— Start WORKING DATA —
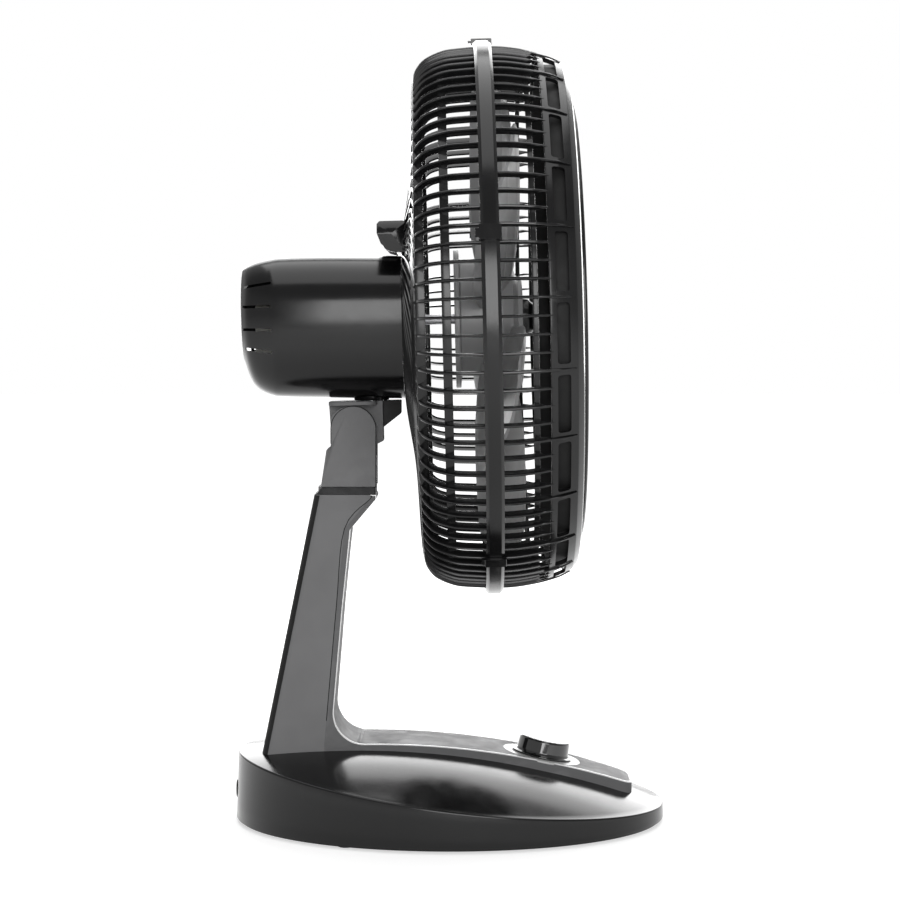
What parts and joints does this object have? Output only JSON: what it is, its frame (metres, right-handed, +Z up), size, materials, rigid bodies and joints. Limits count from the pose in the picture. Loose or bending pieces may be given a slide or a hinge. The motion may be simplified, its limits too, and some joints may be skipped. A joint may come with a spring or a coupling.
{
  "type": "air circulator fan",
  "caption": "Table air circulator: caged blades and motor on a tilting, swinging neck above an oval base with a dial.",
  "frame": {"origin": "on the floor, under the middle of the oval base", "axes": "+X is the way the fan blows, +Y is to the fan's left seen from behind, +Z is up"},
  "size_m": [0.342, 0.4392, 0.6236],
  "materials": {
    "black_plastic": "satin",
    "graphite_plastic": "satin",
    "gloss_black": "gloss",
    "light_plastic": "satin",
    "blade_plastic": "satin",
    "rubber": "matte",
    "steel": "brushed",
    "iron": "rough",
    "copper": "lacquered",
    "brass": "satin",
    "trim": "satin"
  },
  "bodies": {
    "base": {"base_shell": "black_plastic", "bottom_plate": "black_plastic", "rubber_feet": "rubber", "base_screws": "steel", "ballast_weight": "iron", "run_capacitor": "light_plastic", "control_strip": "graphite_plastic", "strip_trim": "trim", "lower_column": "graphite_plastic", "neck_column": "graphite_plastic", "neck_screws": "steel", "dial_plate": "light_plastic", "speed_switch": "light_plastic"},
    "knob": {"switch_shaft": "light_plastic", "speed_knob": "gloss_black", "knob_cap": "light_plastic"},
    "tilt_arm": {"tilt_bracket": "graphite_plastic", "bracket_nose": "black_plastic", "tilt_pin": "steel", "tilt_washers": "steel", "swing_post": "steel"},
    "head": {"motor_housing": "black_plastic", "front_plate": "black_plastic", "rear_frame": "black_plastic", "shaft_bearings": "brass", "stator_core": "steel", "stator_coils": "copper", "gearbox": "light_plastic", "crank_arm": "steel", "rear_grille": "black_plastic", "front_grille": "black_plastic", "centre_badge": "light_plastic", "grille_nut": "black_plastic", "clamp_ring": "black_plastic", "ring_clips": "black_plastic", "handle": "black_plastic"},
    "rotor": {"motor_shaft": "steel", "rotor_core": "steel", "fan_blade": "blade_plastic", "blade_nut": "black_plastic"}
  },
  "joints": [
    {"name": "speed_dial", "type": "hinge", "parent": "base", "child": "knob", "pos_m": [0.0737, 0, 0.05133], "axis": [0.2053, 0, 0.9787], "range_deg": [-135, 0]},
    {"name": "head_tilt", "type": "hinge", "parent": "base", "child": "tilt_arm", "pos_m": [-0.078, 0, 0.313], "axis": [0, -1, 0], "range_deg": [-10, 30]},
    {"name": "oscillation", "type": "hinge", "parent": "tilt_arm", "child": "head", "pos_m": [-0.06255, 0, 0.33588], "axis": [-0.0241, 0, 0.9997], "range_deg": [-40, 40]},
    {"name": "blade_spin", "type": "hinge", "parent": "head", "child": "rotor", "pos_m": [0.0298, 0, 0.40152], "axis": [0.9997, 0, 0.0241], "continuous": true}
  ]
}
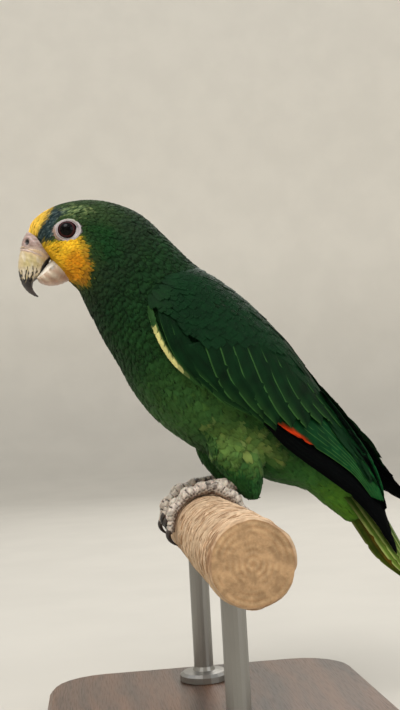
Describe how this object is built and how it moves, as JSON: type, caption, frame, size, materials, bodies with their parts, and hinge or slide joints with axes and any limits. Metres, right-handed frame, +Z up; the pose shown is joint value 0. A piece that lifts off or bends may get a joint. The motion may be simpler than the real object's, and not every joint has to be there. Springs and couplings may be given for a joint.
{
  "type": "amazon parrot model",
  "caption": "Life-size still model of an orange-winged amazon parrot gripping a cut perch, held on a flat display stand.",
  "frame": {"origin": "on the underside of the stand's base, under the perch's axis and in the bird's plane of symmetry", "axes": "+Z up; the bird faces -X, its left side is at -Y; the perch lies along Y"},
  "size_m": [0.2405, 0.257, 0.3071],
  "materials": {
    "plumage": "soft overlapping green feathers, yellow on the face",
    "wing_green": "smooth dark green wing feathers with fine pale edges and an orange-red patch",
    "flight_black": "smooth blue-black flight feathers",
    "tail_green": "green tail feathers, yellow-green below with an orange tint",
    "horn": "pale horn, satin, with a dark streaked tip",
    "cere": "bare pinkish grey skin",
    "eye": "wet, polished, dark reddish brown iris round a black pupil",
    "scaly_skin": "grey-beige scaly skin",
    "claw": "dark horn, satin",
    "perch_wood": "bare pale branch, rubbed and fibrous",
    "stand_wood": "dark satin wood",
    "stand_metal": "dark brushed metal"
  },
  "bodies": {
    "root": {"belly": "plumage", "bill_lower": "horn", "bill_upper": "horn", "breast": "plumage", "cere": "cere", "claw_front_inner_left": "claw", "claw_front_inner_right": "claw", "claw_front_outer_left": "claw", "claw_front_outer_right": "claw", "claw_rear_inner_left": "claw", "claw_rear_inner_right": "claw", "claw_rear_outer_left": "claw", "claw_rear_outer_right": "claw", "eye_left": "eye", "eye_right": "eye", "foot_left": "scaly_skin", "foot_right": "scaly_skin", "head": "plumage", "neck": "plumage", "perch": "perch_wood", "primaries_left": "flight_black", "primaries_right": "flight_black", "rump": "plumage", "stand_base": "stand_wood", "stand_rod_1": "stand_metal", "stand_rod_2": "stand_metal", "tail": "tail_green", "thigh_left": "plumage", "thigh_right": "plumage", "wing_left": "wing_green", "wing_right": "wing_green"}
  },
  "joints": []
}
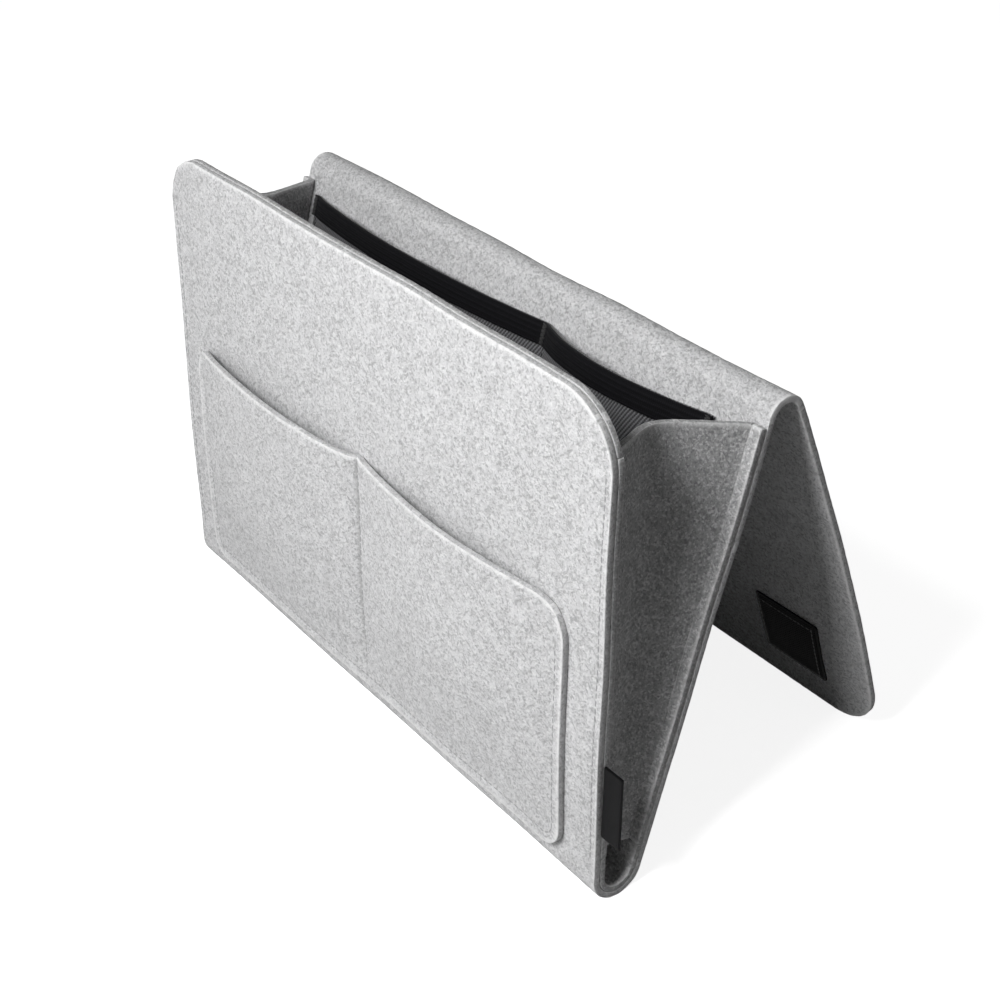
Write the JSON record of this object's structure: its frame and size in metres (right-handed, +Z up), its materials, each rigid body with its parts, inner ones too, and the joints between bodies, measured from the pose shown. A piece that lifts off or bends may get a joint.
— End WORKING DATA —
WHAT NEEDS TO BE DONE: Reproduce the listing above verbatim, from first line to last.

TASK SOLUTION:
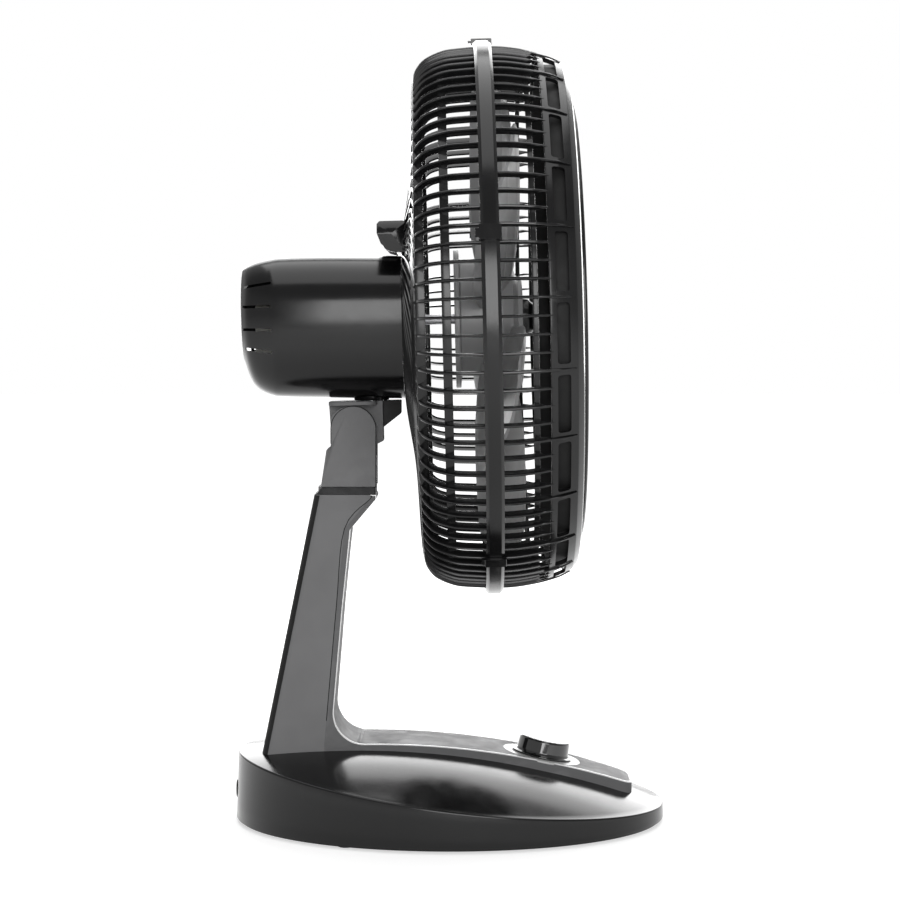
What parts and joints does this object have? Output only JSON: what it is, its frame (metres, right-handed, +Z up), size, materials, rigid bodies and joints. Limits count from the pose in the picture. Loose or bending pieces may be given a slide or a hinge. The motion may be simplified, its limits too, and some joints may be skipped. A joint may come with a spring or a coupling.
{
  "type": "air circulator fan",
  "caption": "Table air circulator: caged blades and motor on a tilting, swinging neck above an oval base with a dial.",
  "frame": {"origin": "on the floor, under the middle of the oval base", "axes": "+X is the way the fan blows, +Y is to the fan's left seen from behind, +Z is up"},
  "size_m": [0.342, 0.4392, 0.6236],
  "materials": {
    "black_plastic": "satin",
    "graphite_plastic": "satin",
    "gloss_black": "gloss",
    "light_plastic": "satin",
    "blade_plastic": "satin",
    "rubber": "matte",
    "steel": "brushed",
    "iron": "rough",
    "copper": "lacquered",
    "brass": "satin",
    "trim": "satin"
  },
  "bodies": {
    "base": {"base_shell": "black_plastic", "bottom_plate": "black_plastic", "rubber_feet": "rubber", "base_screws": "steel", "ballast_weight": "iron", "run_capacitor": "light_plastic", "control_strip": "graphite_plastic", "strip_trim": "trim", "lower_column": "graphite_plastic", "neck_column": "graphite_plastic", "neck_screws": "steel", "dial_plate": "light_plastic", "speed_switch": "light_plastic"},
    "knob": {"switch_shaft": "light_plastic", "speed_knob": "gloss_black", "knob_cap": "light_plastic"},
    "tilt_arm": {"tilt_bracket": "graphite_plastic", "bracket_nose": "black_plastic", "tilt_pin": "steel", "tilt_washers": "steel", "swing_post": "steel"},
    "head": {"motor_housing": "black_plastic", "front_plate": "black_plastic", "rear_frame": "black_plastic", "shaft_bearings": "brass", "stator_core": "steel", "stator_coils": "copper", "gearbox": "light_plastic", "crank_arm": "steel", "rear_grille": "black_plastic", "front_grille": "black_plastic", "centre_badge": "light_plastic", "grille_nut": "black_plastic", "clamp_ring": "black_plastic", "ring_clips": "black_plastic", "handle": "black_plastic"},
    "rotor": {"motor_shaft": "steel", "rotor_core": "steel", "fan_blade": "blade_plastic", "blade_nut": "black_plastic"}
  },
  "joints": [
    {"name": "speed_dial", "type": "hinge", "parent": "base", "child": "knob", "pos_m": [0.0737, 0, 0.05133], "axis": [0.2053, 0, 0.9787], "range_deg": [-135, 0]},
    {"name": "head_tilt", "type": "hinge", "parent": "base", "child": "tilt_arm", "pos_m": [-0.078, 0, 0.313], "axis": [0, -1, 0], "range_deg": [-10, 30]},
    {"name": "oscillation", "type": "hinge", "parent": "tilt_arm", "child": "head", "pos_m": [-0.06255, 0, 0.33588], "axis": [-0.0241, 0, 0.9997], "range_deg": [-40, 40]},
    {"name": "blade_spin", "type": "hinge", "parent": "head", "child": "rotor", "pos_m": [0.0298, 0, 0.40152], "axis": [0.9997, 0, 0.0241], "continuous": true}
  ]
}
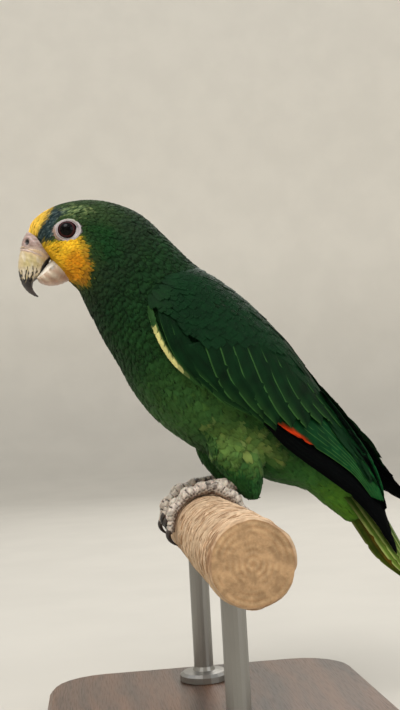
Describe how this object is built and how it moves, as JSON: type, caption, frame, size, materials, bodies with their parts, and hinge or slide joints with axes and any limits. Metres, right-handed frame, +Z up; the pose shown is joint value 0. A piece that lifts off or bends may get a joint. The motion may be simpler than the real object's, and not every joint has to be there. Springs and couplings may be given for a joint.
{
  "type": "amazon parrot model",
  "caption": "Life-size still model of an orange-winged amazon parrot gripping a cut perch, held on a flat display stand.",
  "frame": {"origin": "on the underside of the stand's base, under the perch's axis and in the bird's plane of symmetry", "axes": "+Z up; the bird faces -X, its left side is at -Y; the perch lies along Y"},
  "size_m": [0.2405, 0.257, 0.3071],
  "materials": {
    "plumage": "soft overlapping green feathers, yellow on the face",
    "wing_green": "smooth dark green wing feathers with fine pale edges and an orange-red patch",
    "flight_black": "smooth blue-black flight feathers",
    "tail_green": "green tail feathers, yellow-green below with an orange tint",
    "horn": "pale horn, satin, with a dark streaked tip",
    "cere": "bare pinkish grey skin",
    "eye": "wet, polished, dark reddish brown iris round a black pupil",
    "scaly_skin": "grey-beige scaly skin",
    "claw": "dark horn, satin",
    "perch_wood": "bare pale branch, rubbed and fibrous",
    "stand_wood": "dark satin wood",
    "stand_metal": "dark brushed metal"
  },
  "bodies": {
    "root": {"belly": "plumage", "bill_lower": "horn", "bill_upper": "horn", "breast": "plumage", "cere": "cere", "claw_front_inner_left": "claw", "claw_front_inner_right": "claw", "claw_front_outer_left": "claw", "claw_front_outer_right": "claw", "claw_rear_inner_left": "claw", "claw_rear_inner_right": "claw", "claw_rear_outer_left": "claw", "claw_rear_outer_right": "claw", "eye_left": "eye", "eye_right": "eye", "foot_left": "scaly_skin", "foot_right": "scaly_skin", "head": "plumage", "neck": "plumage", "perch": "perch_wood", "primaries_left": "flight_black", "primaries_right": "flight_black", "rump": "plumage", "stand_base": "stand_wood", "stand_rod_1": "stand_metal", "stand_rod_2": "stand_metal", "tail": "tail_green", "thigh_left": "plumage", "thigh_right": "plumage", "wing_left": "wing_green", "wing_right": "wing_green"}
  },
  "joints": []
}
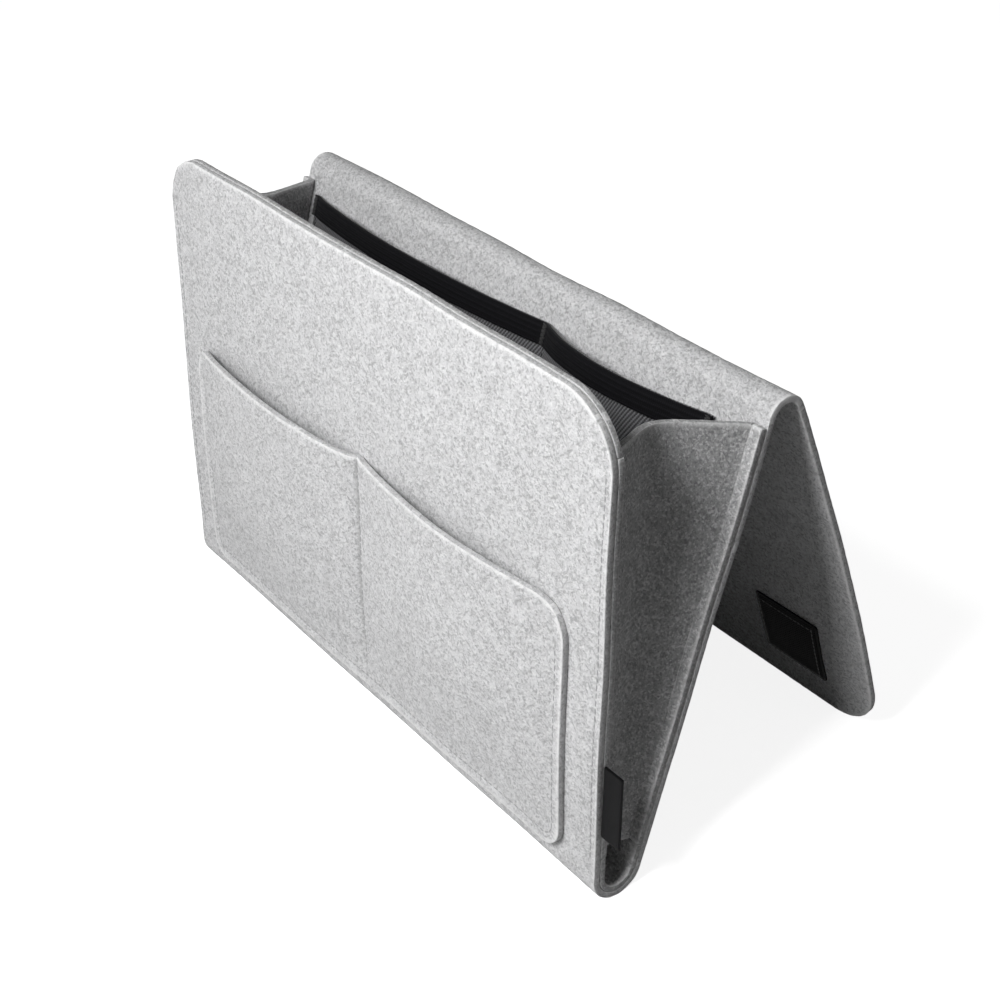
Write the JSON record of this object's structure: its frame and size in metres (right-handed, +Z up), its materials, each rigid body with its parts, inner ones too, and the joints between bodies, measured from the pose shown. A piece that lifts off or bends may get a joint.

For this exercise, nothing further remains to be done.